LLVM学习笔记(62)

4.4.3.3. X86TargetLowering子对象

在X86Subtarget构造函数的314行,接着调用X86TargetLowering构造函数构建X86Subtarget中的该类型的子对象TLInfo。

这个TargetLowering派生类,由基于SelectionDAG的指令选择器用于描述LLVM代码如何被降级为SelectionDAG操作。至于其他,这个类展示了:

  • 用于各种ValueType的一个初始寄存器类别,
  • 目标机器原生支持哪些操作,
  • Setcc操作的返回类型,
  • 可用作偏移数的类型,及
  • 各种高级特性,比如通过常量将除法转换为一组乘法是否合算

4.4.3.3.1. TargetLowering

首先看一下基类TargetLowering的构造函数。

40       TargetLowering::TargetLowering(const TargetMachine &tm)

41         : TargetLoweringBase(tm) {}

TargetLoweringBase构造函数的定义如下。
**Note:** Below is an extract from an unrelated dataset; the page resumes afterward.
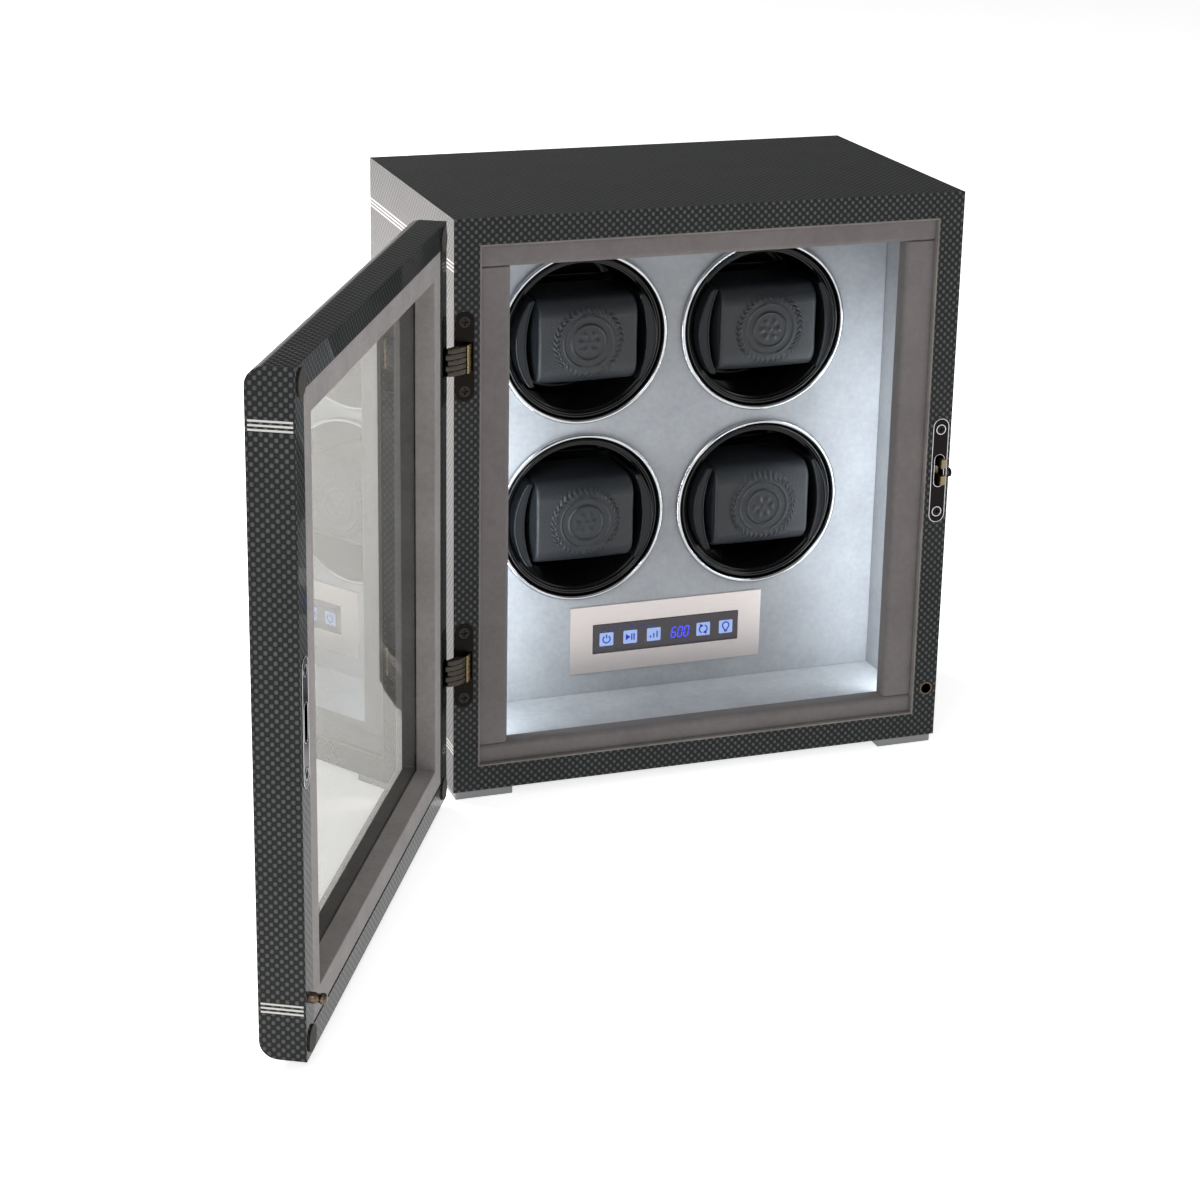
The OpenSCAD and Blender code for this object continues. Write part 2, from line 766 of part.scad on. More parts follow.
module hinge_cups()
    color([0.28, 0.25, 0.22]) on_cabinet()
        for (z = [hinge_z1, hinge_z2]) hinge_cup(z);

module hinge_screws()
    color([0.26, 0.24, 0.22]) on_cabinet()
        for (z = [hinge_z1, hinge_z2], s = [-1, 1])
            screw_y(hinge_x, -proud, z + s * hinge_screws_dz / 2);

// One leaf in the link's own frame: x away from the pivot, y towards the
// cabinet. Odd leaves reach further one way, even leaves the other
module leaf_outline(k) {
    a = k % 2 == 0 ? 0 : 1.4;
    b = 1.4 - a;
    difference() {
        polygon([
            [link_in, -link_half + b], [link_in + 1.6, -link_half + b],
            [link_out - 1, -link_half_out], [link_out, 0],
            [link_out - 1, link_half_out], [link_in + 1.6, link_half - a],
            [link_in, link_half - a]
        ]);
        translate([(link_in + link_out) / 2, 0]) circle(link_pin_r + snug);
    }
}

// The interleaved link of each hinge, held by its middle pin. It turns half
// as far as the door about the same axis
module hinge_links()
    color([0.36, 0.33, 0.29]) on_cabinet()
        for (z = [hinge_z1, hinge_z2])
            translate([pivot_x, pivot_y, z - leaf_stack / 2])
                rotate([0, 0, -door_open / 2]) {
                    for (k = [0 : leaf_n - 1])
                        translate([0, 0, k * leaf_t])
                            linear_extrude(leaf_t) leaf_outline(k);
                    translate([(link_in + link_out) / 2, 0, 0])
                        cylinder(r = link_pin_r, h = leaf_stack);
                }

// ---------- door, drawn shut ----------

// Outline of the door in y and z: the front edges are rounded
module door_outline() {
    y1 = -door_gap;
    y0 = y1 - door_t;
    r = door_edge_r;
    difference() {
        translate([y0, 0]) square([door_t, cab_h]);
        for (s = [0, 1]) translate([0, s * cab_h]) mirror([0, s])
            difference() {
                translate([y0 - 1, -1]) square([r + 1, r + 1]);
                translate([y0 + r, r]) circle(r, $fn = 64);
            }
    }
}

function rebate_d() = reveal_d + glass_t + 0.2;

// One mitred member of the door frame
module door_member(side)
    difference() {
        intersection() {
            prism_x(0, cab_w) door_outline();
            prism_y(-door_gap - door_t, -door_gap)
                member(side, 0, 0, cab_w, cab_h, door_frame_w);
        }
        block([border_w, -door_gap - rebate_d(), border_w],
              [cab_w - border_w, 0, cab_h - border_w]);
    }

module door_top_rail() color([0.13, 0.13, 0.14]) on_door() door_member(2);

module door_bottom_rail() color([0.13, 0.13, 0.14]) on_door() door_member(0);

module door_hinge_stile()
    color([0.13, 0.13, 0.14]) on_door() difference() {
        door_member(3);
        facing() for (z = [hinge_z1, hinge_z2]) hinge_mortise(z);
    }

module door_free_stile()
    color([0.13, 0.13, 0.14]) on_door() difference() {
        door_member(1);
        facing() {
            plate_pocket(lock_x, lock_z, strike_l, strike_w, strike_screws_dz);
            block([lock_x - slot_w / 2 - 0.4, -1, lock_z - slot_l / 2 - 0.2],
                  [lock_x + slot_w / 2 + 1.4, hook_out, lock_z + slot_l / 2 + 0.2]);
            bar_y(lock_x, -1, pin_root(), guide_z, guide_d / 2);
        }
    }

module door_glass() {
    y0 = -door_gap - rebate_d();
    color([0.75, 0.8, 0.78, 0.35]) on_door()
        block([border_w + fit, y0, border_w + fit],
              [cab_w - border_w - fit, y0 + glass_t, cab_h - border_w - fit]);
}

// Lined reveal that holds the glass: four mitred strips
module door_reveal() {
    m = door_frame_w - border_w;
    b = border_w + 0.1;
    y1 = -door_gap - 0.4;
    color([0.5, 0.46, 0.46]) on_door() for (side = [0 : 3])
        prism_y(-door_gap - reveal_d, y1)
            member(side, b, b, cab_w - b, cab_h - b, m - 0.1);
}

// Keeper on the door: the hook goes into its slot and catches behind it
module keeper_plate()
    color([0.3, 0.3, 0.31]) on_door() facing() difference() {
        let_in_plate(lock_x, lock_z, strike_l, strike_w, strike_screws_dz);
        translate([lock_x, 0, lock_z]) prism_y(-1, 3)
            slot_outline(slot_l, slot_w);
    }

module keeper_screws()
    color([0.7, 0.7, 0.7]) on_door() facing() for (s = [-1, 1])
        screw_y(lock_x, -proud, lock_z + s * strike_screws_dz / 2);

function pin_root() = 8;

// Guide pin: a plain shank in the door and a rounded nose
module guide_pin()
    color([0.7, 0.58, 0.36]) on_door() facing()
        turned_y(lock_x, 0, guide_z, 48)
            polygon([
                [0, -guide_l], [guide_d / 2 - 1.4, -guide_l],
                [guide_d / 2 - 0.4, -guide_l + 1.2], [guide_d / 2 - 0.02, -guide_l + 2.6],
                [guide_d / 2 - 0.02, pin_root()], [0, pin_root()]
            ]);

module door_bumpers()
    color([0.22, 0.18, 0.14]) on_door() facing()
        for (x = [bumper_in, cab_w - bumper_in], z = [bumper_in, cab_h - bumper_in])
            bar_y(x, -bumper_t, 0, z, bumper_d / 2);

module door_hinge_cups()
    color([0.28, 0.25, 0.22]) on_door() facing()
        for (z = [hinge_z1, hinge_z2]) hinge_cup(z);

module door_hinge_screws()
    color([0.26, 0.24, 0.22]) on_door() facing()
        for (z = [hinge_z1, hinge_z2], s = [-1, 1])
            screw_y(hinge_x, -proud, z + s * hinge_screws_dz / 2);

// ---------- nodes ----------

top_board();
bottom_board();
left_board();
right_board();
feet();
back_cover();
back_screws();
power_socket();
opening_lip();
frame_top_rail();
frame_bottom_rail();
frame_stiles();
led_strips();
side_liners();
floor_pad();
ceiling_pad();
winder_panel();
bezel_rings();
cup_housings();
gearmotors();
control_plate();
display_window();
control_board();
strike_plate();
strike_screws();
lock_case();
guide_bush();
hinge_cups();
hinge_screws();
hinge_links();
lock_button();
lock_catch();
door_top_rail();
door_bottom_rail();
door_hinge_stile();
door_free_stile();
door_glass();
door_reveal();
keeper_plate();
keeper_screws();
guide_pin();
door_bumpers();
door_hinge_cups();
door_hinge_screws();
at_cup(-1, 1) watch_cup();  // cup_top_left
at_cup(1, 1) watch_cup();  // cup_top_right
at_cup(-1, 0) watch_cup();  // cup_low_left
at_cup(1, 0) watch_cup();  // cup_low_right
at_cup(-1, 1) output_shaft();  // shaft_top_left
at_cup(1, 1) output_shaft();  // shaft_top_right
at_cup(-1, 0) output_shaft();  // shaft_low_left
at_cup(1, 0) output_shaft();  // shaft_low_right
at_cup(-1, 1) cushion_cradle();  // cradle_top_left
at_cup(1, 1) cushion_cradle();  // cradle_top_right
at_cup(-1, 0) cushion_cradle();  // cradle_low_left
at_cup(1, 0) cushion_cradle();  // cradle_low_right
at_cup(-1, 1) watch_cushion();  // cushion_top_left
at_cup(1, 1) watch_cushion();  // cushion_top_right
at_cup(-1, 0) watch_cushion();  // cushion_low_left
at_cup(1, 0) watch_cushion();  // cushion_low_right
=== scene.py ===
"""Watch winder box: lacquered cabinet, glazed door, four turning watch cups.

Shapes are worked out in millimetres in the cabinet's own frame, with x from
the left face, y back from the front face and z up from the underside, and the
door is drawn shut. in_cabinet and in_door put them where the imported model
holds them, in metres.
"""
import math

import bmesh
import bpy
import numpy as np
from mathutils import Matrix, Vector


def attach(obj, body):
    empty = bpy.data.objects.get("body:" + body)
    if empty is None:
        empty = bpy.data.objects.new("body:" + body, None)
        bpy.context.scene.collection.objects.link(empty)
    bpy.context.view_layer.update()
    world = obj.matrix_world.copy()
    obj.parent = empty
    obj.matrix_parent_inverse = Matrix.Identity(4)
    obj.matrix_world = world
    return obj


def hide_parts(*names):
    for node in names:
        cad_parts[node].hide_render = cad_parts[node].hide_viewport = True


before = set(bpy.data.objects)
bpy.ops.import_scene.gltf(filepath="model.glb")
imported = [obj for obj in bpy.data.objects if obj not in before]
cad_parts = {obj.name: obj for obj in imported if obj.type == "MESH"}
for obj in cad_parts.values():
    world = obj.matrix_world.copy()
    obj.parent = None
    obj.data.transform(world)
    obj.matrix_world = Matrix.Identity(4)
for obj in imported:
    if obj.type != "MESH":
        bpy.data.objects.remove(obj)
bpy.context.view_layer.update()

MM = 0.001
CAB_W, CAB_D, CAB_H, FOOT_H = 290.0, 172.0, 320.0, 5.0
PANEL_Y = 61.0
PIVOT_X, PIVOT_Y = -2.5, -0.26
DOOR_TURN = math.radians(-118.3)
DOOR_GAP = 1.2
CUPS = {
    "top_left": (91.5, 236.1), "top_right": (198.5, 236.1),
    "low_left": (91.5, 131.7), "low_right": (198.5, 131.7),
}
LOCK_X, LOCK_Z, GUIDE_Z = 283.6, 161.0, 29.1
HINGE_Z, LINK_PIN_R = (74.5, 247.0), 6.75


# ---------- places ----------

def in_cabinet(points):
    """Cabinet millimetres to the model's metres."""
    return (np.asarray(points, float) - (CAB_W / 2, CAB_D / 2, -FOOT_H)) * MM


def in_door(points):
    """Shut-door millimetres, turned about the hinge axis to the open door."""
    p = np.array(points, float)
    x, y = p[:, 0] - PIVOT_X, p[:, 1] - PIVOT_Y
    c, s = math.cos(DOOR_TURN), math.sin(DOOR_TURN)
    p[:, 0], p[:, 1] = PIVOT_X + c * x - s * y, PIVOT_Y + s * x + c * y
    return in_cabinet(p)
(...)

它为各个目标机器提供了基准设置,各目标机器可以在自己的TargetLowering派生类的构造函数里重新设置相关的参数。

532     TargetLoweringBase::TargetLoweringBase(const TargetMachine &tm) : TM(tm) {

533       initActions();

534    

535       // Perform these initializations only once.

536       MaxStoresPerMemset = MaxStoresPerMemcpy = MaxStoresPerMemmove =

537       MaxLoadsPerMemcmp = 8;

538       MaxGluedStoresPerMemcpy = 0;

539       MaxStoresPerMemsetOptSize = MaxStoresPerMemcpyOptSize

540         = MaxStoresPerMemmoveOptSize = MaxLoadsPerMemcmpOptSize = 4;

541       UseUnderscoreSetJmp = false;

542       UseUnderscoreLongJmp = false;

543       HasMultipleConditionRegisters = false;

544       HasExtractBitsInsn = false;

545       JumpIsExpensive = JumpIsExpensiveOverride;

546       PredictableSelectIsExpensive = false;

547       EnableExtLdPromotion = false;

548       HasFloatingPointExceptions = true;

549       StackPointerRegisterToSaveRestore = 0;

550       BooleanContents = UndefinedBooleanContent;

551       BooleanFloatContents = UndefinedBooleanContent;

552       BooleanVectorContents = UndefinedBooleanContent;

553       SchedPreferenceInfo = Sched::ILP;

554       JumpBufSize = 0;

555       JumpBufAlignment = 0;

556       MinFunctionAlignment = 0;

557       PrefFunctionAlignment = 0;

558       PrefLoopAlignment = 0;

559       GatherAllAliasesMaxDepth = 18;

560       MinStackArgumentAlignment = 1;

561       // TODO: the default will be switched to 0 in the next commit, along

562      // with the Target-specific changes necessary.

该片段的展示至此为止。